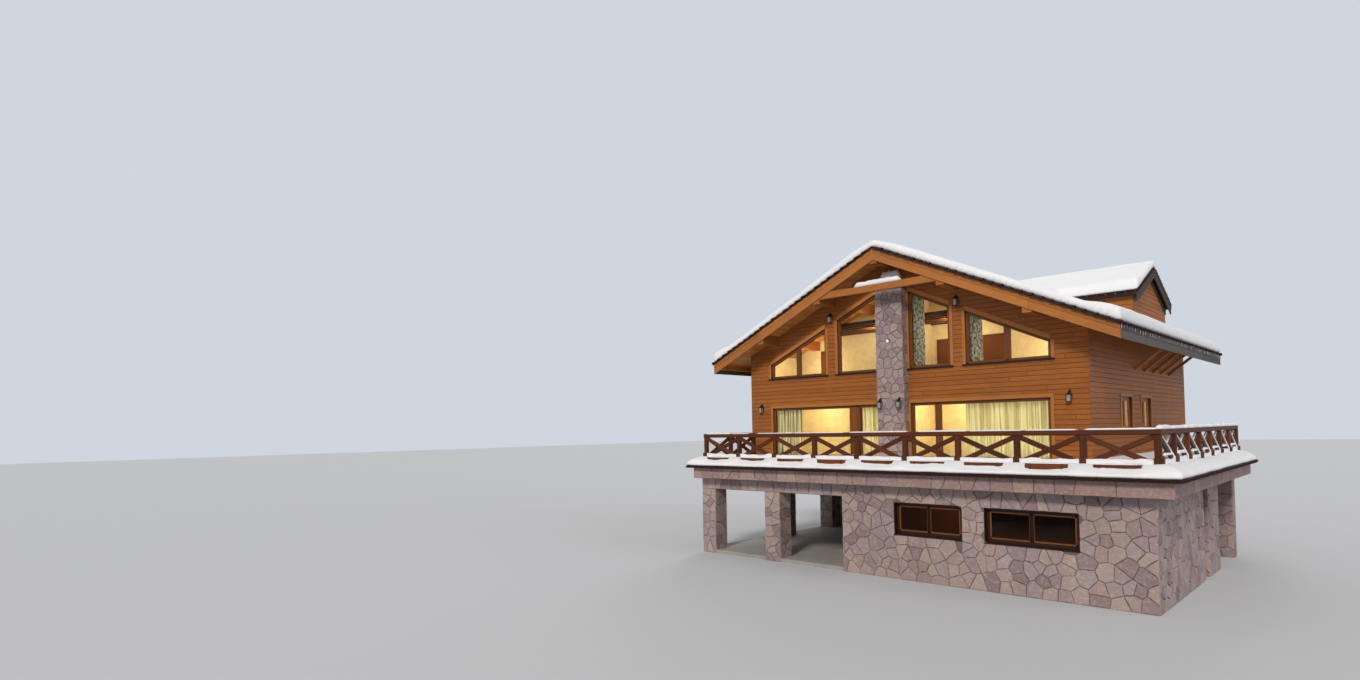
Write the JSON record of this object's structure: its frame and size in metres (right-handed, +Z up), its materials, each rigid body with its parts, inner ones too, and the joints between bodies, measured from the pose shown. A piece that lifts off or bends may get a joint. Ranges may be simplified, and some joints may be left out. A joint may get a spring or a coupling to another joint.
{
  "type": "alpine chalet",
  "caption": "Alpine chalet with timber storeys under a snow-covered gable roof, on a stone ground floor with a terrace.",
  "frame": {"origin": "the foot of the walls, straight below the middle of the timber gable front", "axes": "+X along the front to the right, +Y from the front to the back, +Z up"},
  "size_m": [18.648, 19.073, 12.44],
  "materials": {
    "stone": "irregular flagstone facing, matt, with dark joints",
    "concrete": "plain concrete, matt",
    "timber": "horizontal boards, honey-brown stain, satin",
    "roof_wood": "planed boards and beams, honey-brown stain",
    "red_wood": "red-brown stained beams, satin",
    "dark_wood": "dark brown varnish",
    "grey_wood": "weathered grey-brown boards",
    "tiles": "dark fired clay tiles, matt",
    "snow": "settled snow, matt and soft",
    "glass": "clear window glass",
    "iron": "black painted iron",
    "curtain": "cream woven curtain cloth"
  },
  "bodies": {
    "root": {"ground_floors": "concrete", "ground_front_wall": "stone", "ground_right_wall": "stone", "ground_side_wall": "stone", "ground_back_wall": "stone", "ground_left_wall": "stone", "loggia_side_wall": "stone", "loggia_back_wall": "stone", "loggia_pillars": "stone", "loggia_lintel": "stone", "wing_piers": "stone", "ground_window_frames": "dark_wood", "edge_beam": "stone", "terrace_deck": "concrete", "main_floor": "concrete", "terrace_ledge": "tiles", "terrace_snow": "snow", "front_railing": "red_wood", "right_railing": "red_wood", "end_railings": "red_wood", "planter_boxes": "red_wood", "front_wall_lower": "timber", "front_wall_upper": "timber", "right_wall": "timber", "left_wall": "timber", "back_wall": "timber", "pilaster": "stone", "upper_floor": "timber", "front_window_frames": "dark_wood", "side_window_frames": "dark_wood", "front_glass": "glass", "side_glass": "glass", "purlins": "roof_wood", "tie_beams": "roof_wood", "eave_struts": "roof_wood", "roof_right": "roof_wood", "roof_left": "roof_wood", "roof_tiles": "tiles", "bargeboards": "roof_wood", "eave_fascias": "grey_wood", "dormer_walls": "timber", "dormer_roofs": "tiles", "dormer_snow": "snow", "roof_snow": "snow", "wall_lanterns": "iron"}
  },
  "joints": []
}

——

• _EXERCISE INSTRUCTIONS_
Make an exact copy of the material above.

• _WRITTEN SOLUTION_
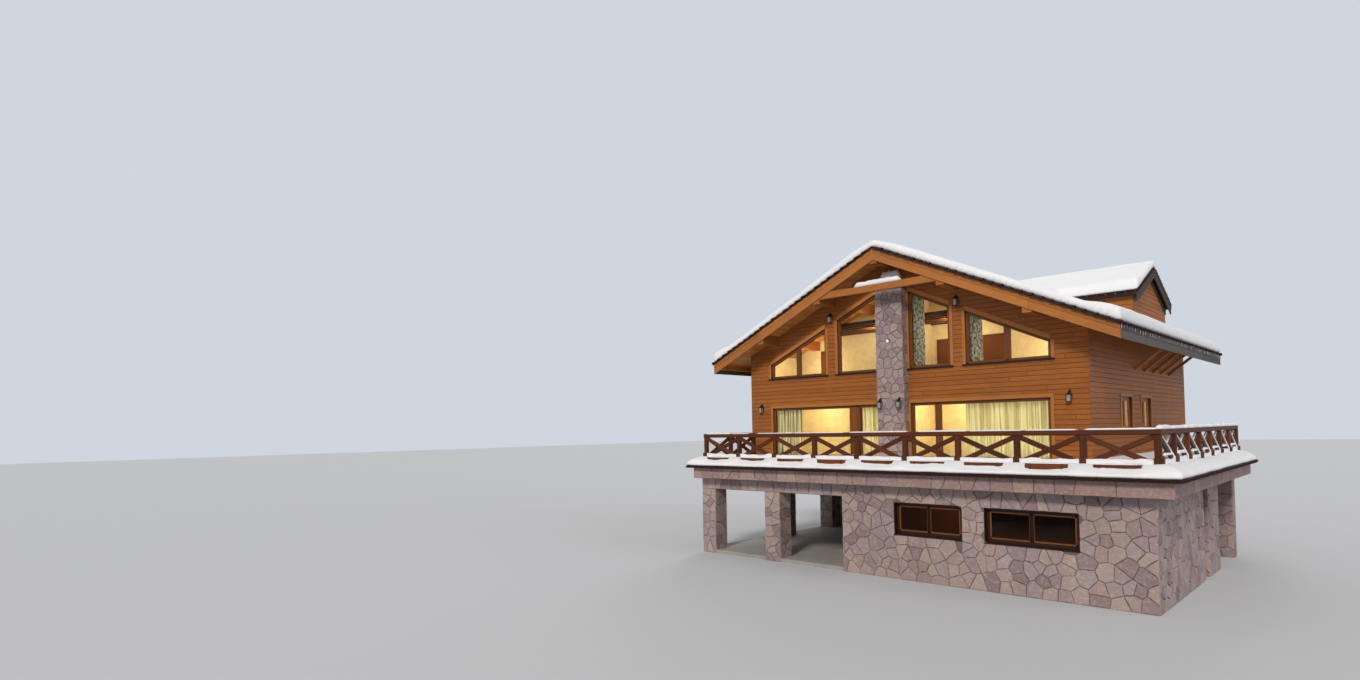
Write the JSON record of this object's structure: its frame and size in metres (right-handed, +Z up), its materials, each rigid body with its parts, inner ones too, and the joints between bodies, measured from the pose shown. A piece that lifts off or bends may get a joint. Ranges may be simplified, and some joints may be left out. A joint may get a spring or a coupling to another joint.
{
  "type": "alpine chalet",
  "caption": "Alpine chalet with timber storeys under a snow-covered gable roof, on a stone ground floor with a terrace.",
  "frame": {"origin": "the foot of the walls, straight below the middle of the timber gable front", "axes": "+X along the front to the right, +Y from the front to the back, +Z up"},
  "size_m": [18.648, 19.073, 12.44],
  "materials": {
    "stone": "irregular flagstone facing, matt, with dark joints",
    "concrete": "plain concrete, matt",
    "timber": "horizontal boards, honey-brown stain, satin",
    "roof_wood": "planed boards and beams, honey-brown stain",
    "red_wood": "red-brown stained beams, satin",
    "dark_wood": "dark brown varnish",
    "grey_wood": "weathered grey-brown boards",
    "tiles": "dark fired clay tiles, matt",
    "snow": "settled snow, matt and soft",
    "glass": "clear window glass",
    "iron": "black painted iron",
    "curtain": "cream woven curtain cloth"
  },
  "bodies": {
    "root": {"ground_floors": "concrete", "ground_front_wall": "stone", "ground_right_wall": "stone", "ground_side_wall": "stone", "ground_back_wall": "stone", "ground_left_wall": "stone", "loggia_side_wall": "stone", "loggia_back_wall": "stone", "loggia_pillars": "stone", "loggia_lintel": "stone", "wing_piers": "stone", "ground_window_frames": "dark_wood", "edge_beam": "stone", "terrace_deck": "concrete", "main_floor": "concrete", "terrace_ledge": "tiles", "terrace_snow": "snow", "front_railing": "red_wood", "right_railing": "red_wood", "end_railings": "red_wood", "planter_boxes": "red_wood", "front_wall_lower": "timber", "front_wall_upper": "timber", "right_wall": "timber", "left_wall": "timber", "back_wall": "timber", "pilaster": "stone", "upper_floor": "timber", "front_window_frames": "dark_wood", "side_window_frames": "dark_wood", "front_glass": "glass", "side_glass": "glass", "purlins": "roof_wood", "tie_beams": "roof_wood", "eave_struts": "roof_wood", "roof_right": "roof_wood", "roof_left": "roof_wood", "roof_tiles": "tiles", "bargeboards": "roof_wood", "eave_fascias": "grey_wood", "dormer_walls": "timber", "dormer_roofs": "tiles", "dormer_snow": "snow", "roof_snow": "snow", "wall_lanterns": "iron"}
  },
  "joints": []
}